_Task instructions_
Find the string "that" in the data, then copy every line where it is found.

_Dataset content_

########################################

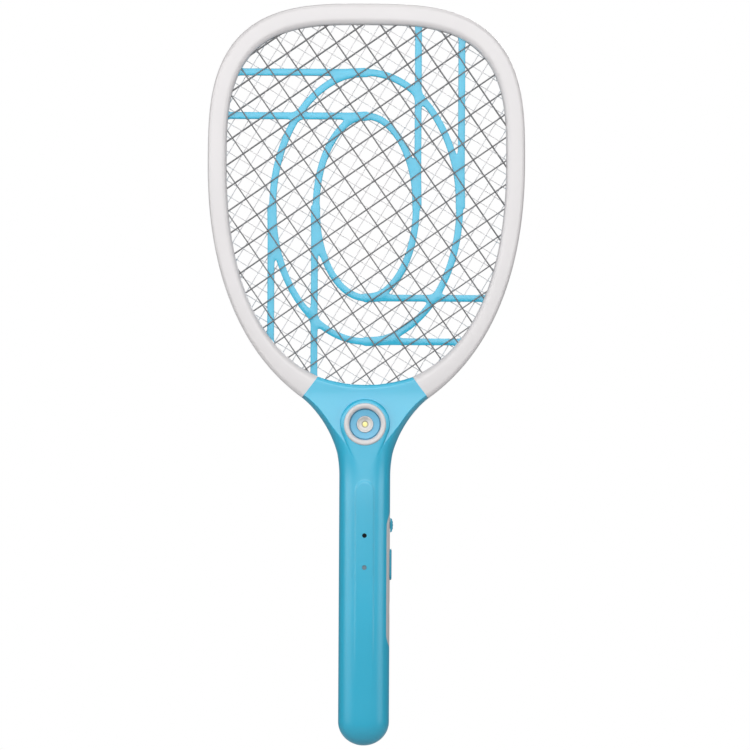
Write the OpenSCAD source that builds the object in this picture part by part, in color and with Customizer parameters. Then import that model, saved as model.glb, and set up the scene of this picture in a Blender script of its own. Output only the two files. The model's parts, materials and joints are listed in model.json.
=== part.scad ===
// Electric fly swatter. A racket head carries three wire grids kept apart by two
// ribbed spacers. A two-shell handle holds the torch, the side controls, the
// rechargeable cell and the high-voltage board.
// The handle stands along Z, the front faces -Y and the origin is the grip centre.

/* [Head] */
// Overall width of the head
head_w = 218; // [216:0.5:220]
// Height of the head's top above the grip centre
head_top = 410; // [408:0.5:412]
// Height at which the head is widest
head_mid = 299; // [297:0.5:301]
// Squareness of the head's upper half, where 2 is an ellipse
head_square = 3.1; // [2.9:0.05:3.3]
// Width of the frame at the sides
frame_w = 12.8; // [12:0.1:13.4]
// Width of the frame at the top
frame_top_w = 14.4; // [13.5:0.1:15]
// Half of the head's depth, from the parting plane to its front face
head_d = 9.25; // [9.1:0.05:9.4]
// Wall thickness of the frame mouldings
frame_wall = 2; // [1.8:0.1:2.2]

/* [Grids] */
// Side of the square section of the outer grids' wires
wire = 1; // [0.9:0.05:1.1]
// Side of the square section of the middle grid's wires
fine_wire = 0.6; // [0.5:0.05:0.8]
// Pitch of the outer grids' wires that rise to the right
pitch_rise = 13.3; // [12.5:0.1:14]
// Pitch of the outer grids' wires that fall to the right
pitch_fall = 16; // [15:0.1:17]
// Angle of the rising wires above the horizontal
grid_angle = 34.8; // [33:0.1:36]
// Pitch of the middle grid's wires in both directions
fine_pitch = 8.6; // [8.2:0.1:9]
// Angle of the middle grid's rising wires above the horizontal
fine_angle = 59; // [57:0.5:61]
// Thickness of each ribbed spacer
spacer_t = 3.8; // [3.7:0.05:3.85]
// Width of a spacer rib
rib_w = 4.7; // [4.2:0.1:5.2]

/* [Handle] */
// Half-width of the handle
grip_r = 17.5; // [17.3:0.1:17.8]
// Half-depth of the handle
grip_d = 16; // [15.8:0.1:16.3]
// Height of the handle's lowest point
grip_bottom = -100; // [-101:0.5:-99]
// Wall thickness of the handle shells
shell_wall = 2; // [1.8:0.1:2.2]

/* [Torch] */
// Height of the torch's centre
torch_z = 121; // [120:0.5:122]
// Outer diameter of the torch bezel
bezel_d = 28.9; // [28:0.1:29.5]
// Inner diameter of the torch bezel
bezel_bore = 21.6; // [21:0.1:22]

/* [Side controls] */
// Travel of the slide switch, from off through torch to swat
slide_travel = 4; // [3:0.5:4]
// Travel of the swat button
press_travel = 1; // [0.8:0.1:1]
// Height of the slide switch knob's centre
knob_z = 51.6; // [51:0.1:52]
// Height of the swat button's centre
button_z = 24.6; // [24:0.1:25]
// Height of the charging socket's centre
socket_z = -6; // [-7:0.5:-5]

/* [Hidden] */
$fn = 48;

shell_blue = [0.35, 0.73, 0.86];
frame_white = [0.93, 0.92, 0.92];

// Head outline: a superellipse above head_mid and one Bezier curve down each side.
neck_outer = [43.5, 139];
neck_inner = [32.5, 153.6];
up_steps = 22;
low_steps = 14;
throat_z = 148;

// Handle neck: one Bezier curve from the frame's end to the straight grip.
neck_curve = [neck_outer, [33, 131], [20, 113], [grip_r, 93]];
neck_steps = 10;
cap_h = 16.5;
cap_steps = 7;
corner_steps = 7;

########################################

_Reply_
Write the OpenSCAD source that builds the object in this picture part by part, in color and with Customizer parameters. Then import that model, saved as model.glb, and set up the scene of this picture in a Blender script of its own. Output only the two files. The model's parts, materials and joints are listed in model.json.
// Pitch of the outer grids' wires that rise to the right
// Pitch of the outer grids' wires that fall to the right